L’insistente e tenace proclama di Steiner a favore di un recupero dei testi primari, di una riscoperta del corpo a corpo con la tradizione, ha un rovescio paradossale: la genealogia lunga della parola, lo sguardo prospettico sulla tradizione, la capacità di comprendere dentro un unico sistema di valori l’intero patrimonio culturale d’Occidente, sopravvive soltanto nelle parole del critico. Che ha creato il personaggio de ‘l’ultimo’ testimone di una storia, l’ultimo a possedere le competenze linguistiche e culturali, e la disinvoltura antispecialistica, per imbastire un discorso di cosí ampia portata. Evocandola e percorrendola, interrogandola sul suo senso e sulla sua estinzione, è il critico stesso a dissolvere la tradizione letteraria nella narrazione della sua fine. Del resto Steiner afferma spesso che, tra i sintomi dello stallo che descrive, sta il fatto che la scrittura secondaria sovrasta per qualità e quantità la primaria: i vasti territori della non-fiction hanno assorbito e rimodulato creativamente le tecniche e le energie delle opere d’invenzione.[5] Il critico, dunque, anziché contribuire a trasmettere il patrimonio culturale, diventa il testimone di una scomparsa. Le grandi sintesi di Steiner riassumono la storia delle grammatiche della creazione bruciando tutto lo spazio che va dalla rivelazione prima della Parola alla dispersione finale nell’indistinto dei segni. Steiner riscrive la storia della cultura dal punto di vista dell’estinzione e della distruzione, fino a intravedere la fisionomia di una ‘post-cultura’.

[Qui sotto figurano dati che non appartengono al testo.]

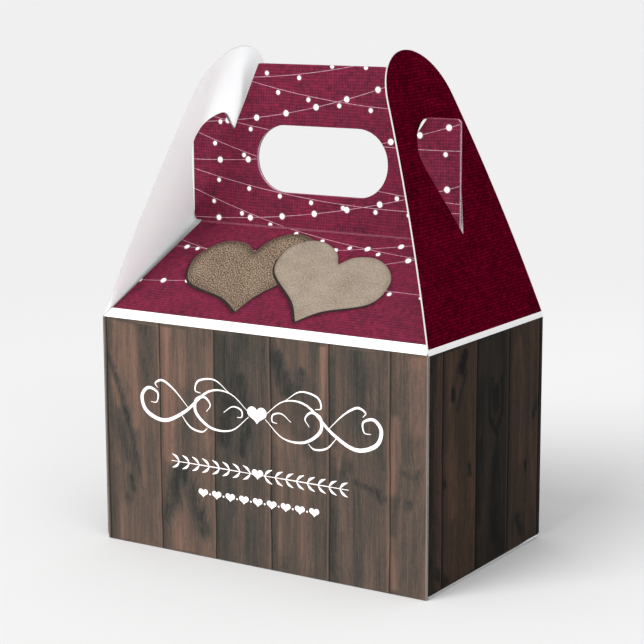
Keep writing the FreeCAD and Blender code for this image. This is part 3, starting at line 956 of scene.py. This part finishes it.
SIDE_STREAKS = [
    ((-20.5, 60.0), (-19.5, 20.0), 2.2, 0.3), ((-9.0, 44.0), (-8.4, 20.0), 1.4, 0.25),
    ((16.5, 56.0), (17.2, 26.0), 2.4, 0.3), ((26.0, 36.0), (26.4, 12.0), 1.8, 0.25)]


def mirrored(strokes):
    return [((-start[0], start[1]), (-end[0], end[1]), radius, strength)
            for start, end, radius, strength in strokes]


def board_tints(stains, streaks):
    return dict(stain=soft_strokes(stains), warm=soft_strokes(streaks))


CORNER_STEPS = 6
CORNER_ROWS = 60
CORNER_LENGTH = CORNER_RADIUS * math.pi / 2
FOOT_LINE = 0.15
# Where the front wall's left end is on the sheet.
SHEET_START = 0.6


def corner_wear(flat_end):
    """Tint along the middle of the corner fold, where the print is worn."""

    def tint(where):
        share = (where[:, 0] - flat_end) / CORNER_LENGTH
        return 0.4 * np.clip(1 - np.abs(share - 0.5) / 0.35, 0, 1) * (share > 0)

    return tint


def wall_panel(node, place, low, ends, corner, sheet_start, material, tints, spacing, inks=()):
    """A wall between its flat ends, with or without a corner fold at the right one.

    Returns where the next wall starts on the sheet."""
    bends = [ends[1]]
    folds = []
    if corner:
        bends = [ends[1] + CORNER_LENGTH * step / CORNER_STEPS for step in range(CORNER_STEPS + 1)]
        rows = [low + (WALL_TOP - low) * row / CORNER_ROWS for row in range(1, CORNER_ROWS)]
        folds = [flat(across, up) for across in bends[:-1] for up in rows]
        tints = dict(tints, worn=corner_wear(ends[1]))
    outline = [flat(ends[0], WALL_TOP), flat(ends[0], low)]
    outline += [flat(across, low) for across in bends]
    outline += [flat(across, WALL_TOP) for across in reversed(bends)]
    if low > 0:
        # The foot line is printed in the darker copy of the white card: painted shade.
        foot = rectangle(ends[0] - 1, bends[-1] + 1, low - 1, low + FOOT_LINE)
        inks = list(inks) + [(foot, SIDE_BAND_PAINTED_SHADE)]
    middle = grid((ends[0], low), (ends[1], WALL_TOP), spacing)
    origin = sheet_start - ends[0]
    card_panel(node, "walls", place, outline, material, inks=inks, points=middle + folds,
               inside_points=folds, sheet_origin=(origin, 0.0), tints=tints, creases=(WALL_TOP,))
    return origin + bends[-1]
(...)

[1] Sul significato del libro di Steiner Linguaggio e silenzio per la cultura europea e per la critica italiana cfr. Borghesi 2011.

[2] “Scrivere una poesia dopo Auschwitz è un atto di barbarie”, afferma Adorno nel 1949 (Adorno 1972, 22). Nel 1966 Adorno riprende il discusso aforisma e lo assume nella sua Negative Dialektik: “Dopo Auschwitz, nessuna poesia, nessuna forma d’arte, nessuna affermazione creatrice è piú possibile. Il rapporto delle cose non può stabilirsi che in un terreno vago, in una specie di no man’s land filosofica.” (Adorno 2004, 326). Andrea Cortellessa ha interpretato la sentenza di Adorno risalendo all’etimologia del termine barbarie: la poesia nella fase estrema della modernità è possibile solo come balbettio, scarto, resto, testimonianza minore, minoritaria e minorata, quindi esterna e decentrata, dell’indicibile. (Cortellessa 2006, xliv-xlvi.) Eugenio Montale, ritirando il Premio Nobel, il 12 dicembre del 1975 pronuncia all’Accademia di Svezia un discorso nel quale risuona la domanda adorniana: È ancora possibile la poesia? (Montale 1996, 3030-3040).

[3] Dialektik der Aufklärung è il celebre saggio scritto da Adorno con Max Horkheimer e pubblicato ad Amsterdam nel 1947.

[4] L’idea adorniana della poesia come storiografia sotterranea dell’umanità è ripresa da . “Qualcosa al di fuori e al di là dello scrivere”. (Zanzotto 1999, 1222-1234).

[5] “What we see at present is the powerful diffusion of fictional techniques into non- and part-fiction. The inventiveness, the stylistic energy, the eye for scenario and symbolic detail which abound in current biography, history, political record, and writings about sciences are directly inherited from the novel.” (1968, 166).